U.N. Secretary-General Antonio Guterres said the two sides took “a critical step forward” toward an agreement.
Ukraine is one of the world’s largest exporters of wheat, corn and sunflower oil, but Russia’s invasion has halted shipments, endangering food supplies in many developing countries and contributing to higher global prices.
The Ukrainian foreign minister says grain exports from his country’s ports won’t resume without security guarantees for ship owners, cargo owners and Ukraine as an independent nation.
In other developments:
— The leader of a Moscow-backed separatist government in eastern Ukraine’s Donetsk province said foreign fighters convicted of terrorism and trying to overturn constitutional order for helping Ukrainian troops have appealed their death sentences. If the court rejects the appeals, two British men and a Moroccan could face a firing squad.

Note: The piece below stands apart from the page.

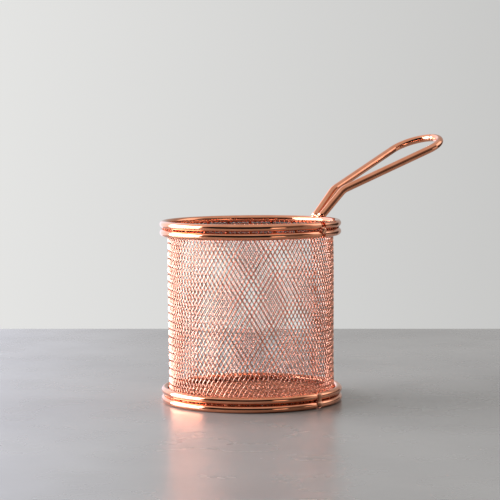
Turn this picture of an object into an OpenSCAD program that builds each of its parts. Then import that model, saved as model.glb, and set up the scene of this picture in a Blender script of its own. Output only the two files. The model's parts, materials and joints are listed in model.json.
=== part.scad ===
// Round wire serving basket: a tube of woven mesh held between two pairs of
// wire rings, with a bent-wire loop handle welded on the rim.
// Origin: on the basket's axis, in the plane it stands on. +Z is up, +X is
// along the handle.

/* [Basket] */
// Outside diameter of the four rings
basket_d = 90; // [80:1:110]
// Height from the table to the top of the rim
basket_h = 90; // [70:1:110]

/* [Rings] */
// Thickness of the ring wire
ring_wire = 3.6; // [3.4:0.1:4]
// Gap between the two rings of a pair, which clamps the mesh edge
ring_gap = 0.5; // [0.5:0.1:0.8]
// Width of the butt gap in each ring, filled by its seam weld
seam_w = 3.2; // [2:0.1:4]
// Direction of the rim seam, round from the handle
rim_seam_az = -76; // [-120:1:-40]
// Direction of the base seam, round from the handle
base_seam_az = -81; // [-120:1:-40]

/* [Mesh] */
// Thickness of the woven wire
mesh_wire = 0.45; // [0.4:0.05:0.5]
// Gap between the wall and the rings it passes inside
stand_off = 0.2; // [0.1:0.1:0.4]
// How far the clamped mesh edge reaches past the middle of the ring wire
mesh_edge = 0.9; // [0.5:0.1:1.2]
// Width of the strip where the two ends of the wall mesh lap
lap_w = 6; // [4:0.5:8]
// Direction of the lap, round from the handle
lap_az = 0; // [-30:1:60]
// Number of spot welds round the rim, and round the base
spot_count = 24; // [12:1:30]
// Diameter of one spot weld
spot_d = 1.4; // [1:0.1:1.6]

/* [Handle] */
// Thickness of the handle wire
handle_wire = 3.9; // [3.6:0.1:4]
// Distance between the feet of the two legs, centre to centre
foot_spread = 4.5; // [4.2:0.1:6]
// Distance between the legs where they bend
bend_spread = 7.5; // [7:0.1:9]
// How far the bend is outside the feet
bend_out = 14.3; // [12:0.1:16]
// How far the bend is above the feet
bend_up = 13.8; // [12:0.1:16]
// Slope of the loop above level
loop_slope = 21.4; // [15:0.1:28]
// Half of the angle between the two sides of the loop
loop_half_angle = 10.6; // [9:0.1:12]
// Radius of the loop's round end, to the middle of the wire
loop_r = 14.1; // [13:0.1:16]
// Radius of the bend between leg and loop, to the middle of the wire
bend_r = 9; // [6:0.5:12]

/* [Hidden] */
$fn = 96;
copper = "#c98a6b";
weld_copper = "#b9714f";
mesh_copper = "#d39a80";

// Rings: radius and heights of their wire centres
wire_r = ring_wire / 2;
ring_r = basket_d / 2 - wire_r;
ring_pitch = ring_wire + ring_gap;
base_lower_z = wire_r;
base_upper_z = base_lower_z + ring_pitch;
rim_upper_z = basket_h - wire_r;
rim_lower_z = rim_upper_z - ring_pitch;
base_clamp_z = (base_lower_z + base_upper_z) / 2;
rim_clamp_z = (rim_lower_z + rim_upper_z) / 2;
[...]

Donetsk separatist leader Denis Pushilin said about 100 members of a Ukrainian National Guard battalion captured after the fall of Mariupol were scheduled to appear before a court soon.
— North Korea recognized the independence of the Donetsk and Luhansk regions, joining just Russia and Syria that have done so. North Korea’s state media said the country’s foreign minister conveyed to the leaders of the breakaway regions the North’s willingness to develop diplomatic relations. Ukraine’s Foreign Ministry cut off diplomatic ties with North Korea in response. Political and economic contacts were suspended earlier due to sanctions over North Korea’s nuclear weapons program. Separatists have controlled parts of both the Donetsk and Luhansk provinces since 2014, but Putin recognized their independence only shortly before the invasion began in February.
— The United Nations refugee agency reported that most Ukrainian refugees want to return home but plan to wait until the war subsides. Nearly two-thirds plan to stay put in their host countries for now. The vast majority of refugees from Ukraine are women and children. The U.N. agency’s findings came in a survey based on 4,900 interviews with refugees in the Czech Republic, Hungary, Moldova, Poland, Romania and Slovakia.
— Ukraine’s emergency services agency said the death toll from a weekend Russian airstrike in the Donetsk town of Chasiv Yar rose to 47. Rescue crews continued searching for survivors Wednesday in the rubble of three apartment buildings hit by Russian missiles on Saturday.
AP journalist Jamey Keaten in Geneva contributed to this report.